# Short exercise:
For the material that follows, return exactly the lines from the one with "const blade = bladeGeometry();" through the one with "before = set(bpy.data.objects)", both ends included.
#### Dataset records
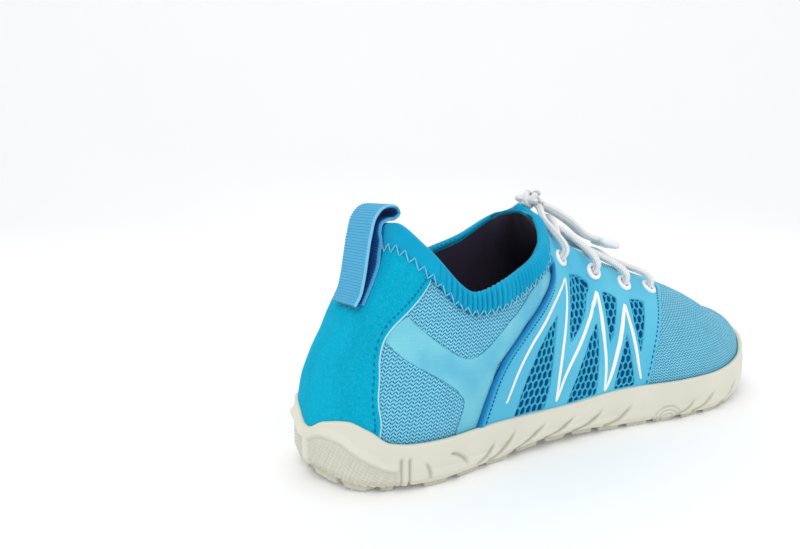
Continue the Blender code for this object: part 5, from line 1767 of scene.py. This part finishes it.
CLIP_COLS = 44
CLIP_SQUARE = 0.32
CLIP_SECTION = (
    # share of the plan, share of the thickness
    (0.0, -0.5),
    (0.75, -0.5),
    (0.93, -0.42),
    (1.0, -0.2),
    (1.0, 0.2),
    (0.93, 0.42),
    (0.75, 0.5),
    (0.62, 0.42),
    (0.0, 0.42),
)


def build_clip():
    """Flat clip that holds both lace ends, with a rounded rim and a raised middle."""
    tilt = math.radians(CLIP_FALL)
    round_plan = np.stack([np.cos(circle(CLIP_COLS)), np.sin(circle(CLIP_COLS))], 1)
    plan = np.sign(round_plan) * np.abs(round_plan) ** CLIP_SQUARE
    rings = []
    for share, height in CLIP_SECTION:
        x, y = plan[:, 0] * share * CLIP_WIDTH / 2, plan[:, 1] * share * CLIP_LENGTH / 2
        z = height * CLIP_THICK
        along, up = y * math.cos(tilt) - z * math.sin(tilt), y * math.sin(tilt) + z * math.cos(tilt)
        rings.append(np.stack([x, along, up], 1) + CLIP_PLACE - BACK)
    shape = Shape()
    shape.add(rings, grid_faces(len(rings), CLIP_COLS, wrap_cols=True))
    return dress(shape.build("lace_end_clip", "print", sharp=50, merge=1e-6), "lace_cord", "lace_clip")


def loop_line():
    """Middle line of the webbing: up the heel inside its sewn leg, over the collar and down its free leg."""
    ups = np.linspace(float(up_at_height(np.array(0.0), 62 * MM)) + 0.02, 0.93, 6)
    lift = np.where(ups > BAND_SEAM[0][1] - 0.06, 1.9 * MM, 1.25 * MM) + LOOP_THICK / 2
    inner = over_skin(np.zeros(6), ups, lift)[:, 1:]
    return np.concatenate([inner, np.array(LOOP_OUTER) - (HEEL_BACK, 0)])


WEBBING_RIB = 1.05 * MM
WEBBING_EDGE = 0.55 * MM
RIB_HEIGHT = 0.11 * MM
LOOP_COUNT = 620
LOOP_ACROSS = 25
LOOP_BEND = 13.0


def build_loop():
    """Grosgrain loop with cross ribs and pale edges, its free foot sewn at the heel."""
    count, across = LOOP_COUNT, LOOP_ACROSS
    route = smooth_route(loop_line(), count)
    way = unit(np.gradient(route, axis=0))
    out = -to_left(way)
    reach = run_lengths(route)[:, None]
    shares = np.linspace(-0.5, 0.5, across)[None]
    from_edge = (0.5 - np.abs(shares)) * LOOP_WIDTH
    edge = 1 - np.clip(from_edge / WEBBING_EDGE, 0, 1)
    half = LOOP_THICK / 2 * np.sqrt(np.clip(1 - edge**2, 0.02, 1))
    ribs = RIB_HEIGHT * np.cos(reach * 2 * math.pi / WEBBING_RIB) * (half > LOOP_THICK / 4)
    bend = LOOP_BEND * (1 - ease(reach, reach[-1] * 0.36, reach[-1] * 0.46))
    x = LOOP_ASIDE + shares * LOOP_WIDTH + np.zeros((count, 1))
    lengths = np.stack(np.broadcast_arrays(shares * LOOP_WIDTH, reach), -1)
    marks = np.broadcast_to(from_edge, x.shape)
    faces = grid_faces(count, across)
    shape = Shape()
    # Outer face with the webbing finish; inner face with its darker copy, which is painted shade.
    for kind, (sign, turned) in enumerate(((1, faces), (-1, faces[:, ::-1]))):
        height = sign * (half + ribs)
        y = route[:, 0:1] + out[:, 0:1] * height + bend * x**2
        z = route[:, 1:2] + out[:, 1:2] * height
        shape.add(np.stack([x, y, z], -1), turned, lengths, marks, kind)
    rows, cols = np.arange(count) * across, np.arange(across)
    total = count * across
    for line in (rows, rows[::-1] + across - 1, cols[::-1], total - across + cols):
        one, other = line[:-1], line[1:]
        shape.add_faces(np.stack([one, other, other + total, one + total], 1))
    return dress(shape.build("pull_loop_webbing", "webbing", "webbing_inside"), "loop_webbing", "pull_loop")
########
#### Dataset records
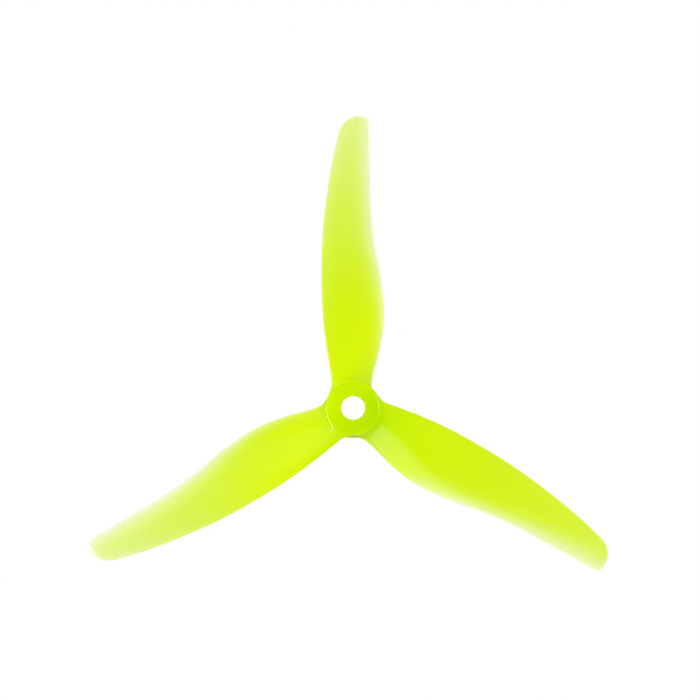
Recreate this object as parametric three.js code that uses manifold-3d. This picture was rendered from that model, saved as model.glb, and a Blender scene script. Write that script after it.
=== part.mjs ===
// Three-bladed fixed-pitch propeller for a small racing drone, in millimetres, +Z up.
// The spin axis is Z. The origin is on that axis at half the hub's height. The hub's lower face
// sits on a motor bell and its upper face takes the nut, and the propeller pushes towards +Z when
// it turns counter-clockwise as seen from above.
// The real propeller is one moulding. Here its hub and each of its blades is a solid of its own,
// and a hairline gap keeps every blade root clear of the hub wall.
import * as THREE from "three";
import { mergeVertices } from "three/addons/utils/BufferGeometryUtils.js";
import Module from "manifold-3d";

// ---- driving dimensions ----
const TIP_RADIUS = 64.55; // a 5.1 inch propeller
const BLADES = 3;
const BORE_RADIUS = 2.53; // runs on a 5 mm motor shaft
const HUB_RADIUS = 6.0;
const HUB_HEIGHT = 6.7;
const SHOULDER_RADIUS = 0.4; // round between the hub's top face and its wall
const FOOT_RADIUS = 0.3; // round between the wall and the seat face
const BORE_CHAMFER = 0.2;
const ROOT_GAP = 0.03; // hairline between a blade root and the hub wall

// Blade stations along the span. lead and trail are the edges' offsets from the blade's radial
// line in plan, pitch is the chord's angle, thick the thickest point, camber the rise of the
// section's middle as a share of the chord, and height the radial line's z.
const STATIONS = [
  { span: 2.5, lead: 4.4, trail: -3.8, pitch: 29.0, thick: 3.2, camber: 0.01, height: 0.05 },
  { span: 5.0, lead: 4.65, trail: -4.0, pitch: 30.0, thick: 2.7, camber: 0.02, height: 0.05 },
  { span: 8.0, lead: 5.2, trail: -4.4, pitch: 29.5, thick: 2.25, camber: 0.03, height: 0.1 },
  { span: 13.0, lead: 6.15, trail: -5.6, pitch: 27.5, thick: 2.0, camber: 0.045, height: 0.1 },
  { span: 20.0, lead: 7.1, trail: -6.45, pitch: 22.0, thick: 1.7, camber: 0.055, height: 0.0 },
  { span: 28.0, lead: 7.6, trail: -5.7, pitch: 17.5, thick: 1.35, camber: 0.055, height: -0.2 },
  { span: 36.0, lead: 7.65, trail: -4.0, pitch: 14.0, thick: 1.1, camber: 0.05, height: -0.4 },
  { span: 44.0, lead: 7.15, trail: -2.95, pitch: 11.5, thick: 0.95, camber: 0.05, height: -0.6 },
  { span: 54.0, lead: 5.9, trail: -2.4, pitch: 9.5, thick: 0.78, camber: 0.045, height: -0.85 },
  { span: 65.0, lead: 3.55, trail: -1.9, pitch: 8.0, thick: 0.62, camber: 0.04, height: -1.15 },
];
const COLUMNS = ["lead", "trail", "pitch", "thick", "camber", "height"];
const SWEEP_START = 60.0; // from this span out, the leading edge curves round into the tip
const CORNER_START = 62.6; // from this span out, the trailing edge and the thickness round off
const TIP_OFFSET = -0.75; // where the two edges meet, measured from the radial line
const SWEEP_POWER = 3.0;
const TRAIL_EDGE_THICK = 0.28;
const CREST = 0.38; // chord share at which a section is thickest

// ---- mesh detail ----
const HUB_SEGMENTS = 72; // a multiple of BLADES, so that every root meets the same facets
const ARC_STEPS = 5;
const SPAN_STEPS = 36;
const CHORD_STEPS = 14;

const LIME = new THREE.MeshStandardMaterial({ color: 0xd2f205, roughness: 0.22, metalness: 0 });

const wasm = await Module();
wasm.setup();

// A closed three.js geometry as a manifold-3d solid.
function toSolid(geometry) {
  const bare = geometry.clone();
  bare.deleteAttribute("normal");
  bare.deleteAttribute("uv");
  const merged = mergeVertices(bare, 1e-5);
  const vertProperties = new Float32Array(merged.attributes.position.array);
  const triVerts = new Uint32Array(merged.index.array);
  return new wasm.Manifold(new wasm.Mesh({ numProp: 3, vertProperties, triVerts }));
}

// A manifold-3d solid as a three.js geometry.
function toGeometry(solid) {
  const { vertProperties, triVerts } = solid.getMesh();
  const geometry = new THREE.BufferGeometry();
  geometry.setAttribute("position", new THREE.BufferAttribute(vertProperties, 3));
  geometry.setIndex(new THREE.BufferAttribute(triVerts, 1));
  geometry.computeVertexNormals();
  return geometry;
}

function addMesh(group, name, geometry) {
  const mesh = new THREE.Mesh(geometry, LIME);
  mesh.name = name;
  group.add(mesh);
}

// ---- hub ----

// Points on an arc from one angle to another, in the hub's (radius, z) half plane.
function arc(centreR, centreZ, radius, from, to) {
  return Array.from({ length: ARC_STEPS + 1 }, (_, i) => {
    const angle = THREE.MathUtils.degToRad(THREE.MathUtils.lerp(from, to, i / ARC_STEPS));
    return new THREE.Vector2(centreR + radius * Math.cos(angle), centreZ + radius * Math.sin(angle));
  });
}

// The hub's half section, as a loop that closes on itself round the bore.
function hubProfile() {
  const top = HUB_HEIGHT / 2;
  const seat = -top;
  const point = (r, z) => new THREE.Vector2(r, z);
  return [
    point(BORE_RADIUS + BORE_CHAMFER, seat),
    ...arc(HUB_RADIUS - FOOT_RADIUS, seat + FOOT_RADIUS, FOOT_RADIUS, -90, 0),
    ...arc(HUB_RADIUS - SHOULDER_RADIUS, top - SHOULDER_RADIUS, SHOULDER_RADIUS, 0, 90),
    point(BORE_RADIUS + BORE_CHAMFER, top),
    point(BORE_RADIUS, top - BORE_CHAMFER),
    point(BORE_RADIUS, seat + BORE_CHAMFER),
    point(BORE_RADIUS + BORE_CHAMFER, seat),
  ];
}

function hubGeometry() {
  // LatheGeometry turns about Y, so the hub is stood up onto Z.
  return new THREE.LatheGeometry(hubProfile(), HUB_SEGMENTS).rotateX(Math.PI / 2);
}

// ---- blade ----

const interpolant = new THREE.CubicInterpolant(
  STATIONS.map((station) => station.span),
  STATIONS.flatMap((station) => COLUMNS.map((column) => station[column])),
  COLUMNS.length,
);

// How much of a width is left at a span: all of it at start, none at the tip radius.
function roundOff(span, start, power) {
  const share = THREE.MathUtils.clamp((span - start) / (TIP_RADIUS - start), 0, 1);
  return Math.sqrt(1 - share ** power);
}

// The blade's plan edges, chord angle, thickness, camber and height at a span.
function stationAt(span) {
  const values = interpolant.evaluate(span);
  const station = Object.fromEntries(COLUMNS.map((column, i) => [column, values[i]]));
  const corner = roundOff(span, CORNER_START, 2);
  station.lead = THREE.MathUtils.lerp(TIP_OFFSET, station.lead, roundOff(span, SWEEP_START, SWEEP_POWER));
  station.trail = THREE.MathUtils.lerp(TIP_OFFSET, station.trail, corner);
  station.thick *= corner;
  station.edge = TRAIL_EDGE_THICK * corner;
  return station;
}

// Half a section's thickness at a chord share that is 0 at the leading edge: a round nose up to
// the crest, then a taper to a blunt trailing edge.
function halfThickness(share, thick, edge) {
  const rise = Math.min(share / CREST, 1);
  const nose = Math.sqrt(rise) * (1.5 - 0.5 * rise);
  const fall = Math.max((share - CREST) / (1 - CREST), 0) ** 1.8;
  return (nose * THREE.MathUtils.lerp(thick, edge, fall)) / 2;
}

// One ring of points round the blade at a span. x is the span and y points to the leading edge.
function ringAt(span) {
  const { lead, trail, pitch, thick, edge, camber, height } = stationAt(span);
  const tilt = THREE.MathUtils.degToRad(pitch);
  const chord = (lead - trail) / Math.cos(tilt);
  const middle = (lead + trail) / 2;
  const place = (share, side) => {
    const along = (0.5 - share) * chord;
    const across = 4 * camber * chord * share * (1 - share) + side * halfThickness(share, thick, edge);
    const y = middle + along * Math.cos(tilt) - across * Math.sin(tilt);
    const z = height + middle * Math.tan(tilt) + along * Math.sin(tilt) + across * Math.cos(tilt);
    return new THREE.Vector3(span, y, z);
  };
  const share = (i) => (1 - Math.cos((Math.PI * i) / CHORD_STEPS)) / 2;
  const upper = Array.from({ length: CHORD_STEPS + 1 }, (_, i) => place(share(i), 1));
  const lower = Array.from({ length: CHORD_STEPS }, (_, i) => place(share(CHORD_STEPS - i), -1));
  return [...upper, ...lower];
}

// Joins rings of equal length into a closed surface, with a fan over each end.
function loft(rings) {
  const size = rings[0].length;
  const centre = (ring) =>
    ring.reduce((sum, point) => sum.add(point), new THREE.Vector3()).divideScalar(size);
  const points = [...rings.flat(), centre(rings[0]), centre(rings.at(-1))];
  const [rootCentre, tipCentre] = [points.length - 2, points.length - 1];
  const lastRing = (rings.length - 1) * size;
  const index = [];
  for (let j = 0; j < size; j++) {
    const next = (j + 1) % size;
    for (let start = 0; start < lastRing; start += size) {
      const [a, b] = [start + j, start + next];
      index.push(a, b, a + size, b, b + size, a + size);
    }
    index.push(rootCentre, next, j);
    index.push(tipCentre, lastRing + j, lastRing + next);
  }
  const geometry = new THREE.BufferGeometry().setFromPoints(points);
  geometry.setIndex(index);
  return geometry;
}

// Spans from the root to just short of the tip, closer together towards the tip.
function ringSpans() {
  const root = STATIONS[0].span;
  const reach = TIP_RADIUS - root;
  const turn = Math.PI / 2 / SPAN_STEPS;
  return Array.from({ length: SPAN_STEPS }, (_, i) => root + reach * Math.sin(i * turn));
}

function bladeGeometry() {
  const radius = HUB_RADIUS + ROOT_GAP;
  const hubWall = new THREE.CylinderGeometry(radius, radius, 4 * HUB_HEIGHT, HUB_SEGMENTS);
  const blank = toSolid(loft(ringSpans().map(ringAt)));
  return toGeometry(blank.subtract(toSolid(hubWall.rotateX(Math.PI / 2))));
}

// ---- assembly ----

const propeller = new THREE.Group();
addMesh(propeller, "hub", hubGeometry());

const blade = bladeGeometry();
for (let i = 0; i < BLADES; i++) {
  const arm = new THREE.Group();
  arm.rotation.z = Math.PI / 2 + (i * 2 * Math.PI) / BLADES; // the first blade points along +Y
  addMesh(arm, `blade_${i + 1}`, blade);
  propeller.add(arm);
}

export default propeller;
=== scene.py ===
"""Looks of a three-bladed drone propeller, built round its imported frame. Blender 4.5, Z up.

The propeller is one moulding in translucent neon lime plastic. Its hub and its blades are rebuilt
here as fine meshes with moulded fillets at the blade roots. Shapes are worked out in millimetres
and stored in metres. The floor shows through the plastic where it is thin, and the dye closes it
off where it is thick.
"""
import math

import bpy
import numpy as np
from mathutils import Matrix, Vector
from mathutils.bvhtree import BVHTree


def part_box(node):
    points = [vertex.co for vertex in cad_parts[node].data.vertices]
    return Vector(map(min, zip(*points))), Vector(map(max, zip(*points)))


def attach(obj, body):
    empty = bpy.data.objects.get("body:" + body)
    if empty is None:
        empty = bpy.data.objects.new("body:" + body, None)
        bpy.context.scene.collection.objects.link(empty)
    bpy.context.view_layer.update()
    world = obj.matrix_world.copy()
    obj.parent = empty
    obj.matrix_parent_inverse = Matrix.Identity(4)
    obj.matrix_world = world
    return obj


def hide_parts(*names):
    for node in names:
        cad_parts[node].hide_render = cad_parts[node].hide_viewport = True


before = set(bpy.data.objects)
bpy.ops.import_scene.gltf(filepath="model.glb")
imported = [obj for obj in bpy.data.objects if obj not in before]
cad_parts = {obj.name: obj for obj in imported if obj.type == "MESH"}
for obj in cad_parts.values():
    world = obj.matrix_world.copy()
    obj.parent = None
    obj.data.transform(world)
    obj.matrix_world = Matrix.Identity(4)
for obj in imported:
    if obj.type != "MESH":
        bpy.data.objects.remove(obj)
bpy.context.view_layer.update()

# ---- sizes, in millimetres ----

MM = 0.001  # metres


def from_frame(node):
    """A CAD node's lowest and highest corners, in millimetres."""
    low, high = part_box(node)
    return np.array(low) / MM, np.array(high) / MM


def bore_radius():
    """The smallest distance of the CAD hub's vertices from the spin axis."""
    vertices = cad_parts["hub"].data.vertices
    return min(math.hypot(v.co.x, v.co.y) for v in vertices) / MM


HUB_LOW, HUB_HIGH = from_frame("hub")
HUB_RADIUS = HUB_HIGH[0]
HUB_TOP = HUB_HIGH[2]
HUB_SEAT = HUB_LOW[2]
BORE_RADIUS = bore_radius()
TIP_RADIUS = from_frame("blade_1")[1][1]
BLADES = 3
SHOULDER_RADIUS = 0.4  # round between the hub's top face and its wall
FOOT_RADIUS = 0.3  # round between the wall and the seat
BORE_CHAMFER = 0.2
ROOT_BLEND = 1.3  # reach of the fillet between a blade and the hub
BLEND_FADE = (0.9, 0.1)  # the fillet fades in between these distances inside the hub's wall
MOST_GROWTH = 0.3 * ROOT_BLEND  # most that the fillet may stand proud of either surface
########
# Result for this exercise:
const blade = bladeGeometry();
for (let i = 0; i < BLADES; i++) {
  const arm = new THREE.Group();
  arm.rotation.z = Math.PI / 2 + (i * 2 * Math.PI) / BLADES; // the first blade points along +Y
  addMesh(arm, `blade_${i + 1}`, blade);
  propeller.add(arm);
}

export default propeller;
=== scene.py ===
"""Looks of a three-bladed drone propeller, built round its imported frame. Blender 4.5, Z up.

The propeller is one moulding in translucent neon lime plastic. Its hub and its blades are rebuilt
here as fine meshes with moulded fillets at the blade roots. Shapes are worked out in millimetres
and stored in metres. The floor shows through the plastic where it is thin, and the dye closes it
off where it is thick.
"""
import math

import bpy
import numpy as np
from mathutils import Matrix, Vector
from mathutils.bvhtree import BVHTree


def part_box(node):
    points = [vertex.co for vertex in cad_parts[node].data.vertices]
    return Vector(map(min, zip(*points))), Vector(map(max, zip(*points)))


def attach(obj, body):
    empty = bpy.data.objects.get("body:" + body)
    if empty is None:
        empty = bpy.data.objects.new("body:" + body, None)
        bpy.context.scene.collection.objects.link(empty)
    bpy.context.view_layer.update()
    world = obj.matrix_world.copy()
    obj.parent = empty
    obj.matrix_parent_inverse = Matrix.Identity(4)
    obj.matrix_world = world
    return obj


def hide_parts(*names):
    for node in names:
        cad_parts[node].hide_render = cad_parts[node].hide_viewport = True


before = set(bpy.data.objects)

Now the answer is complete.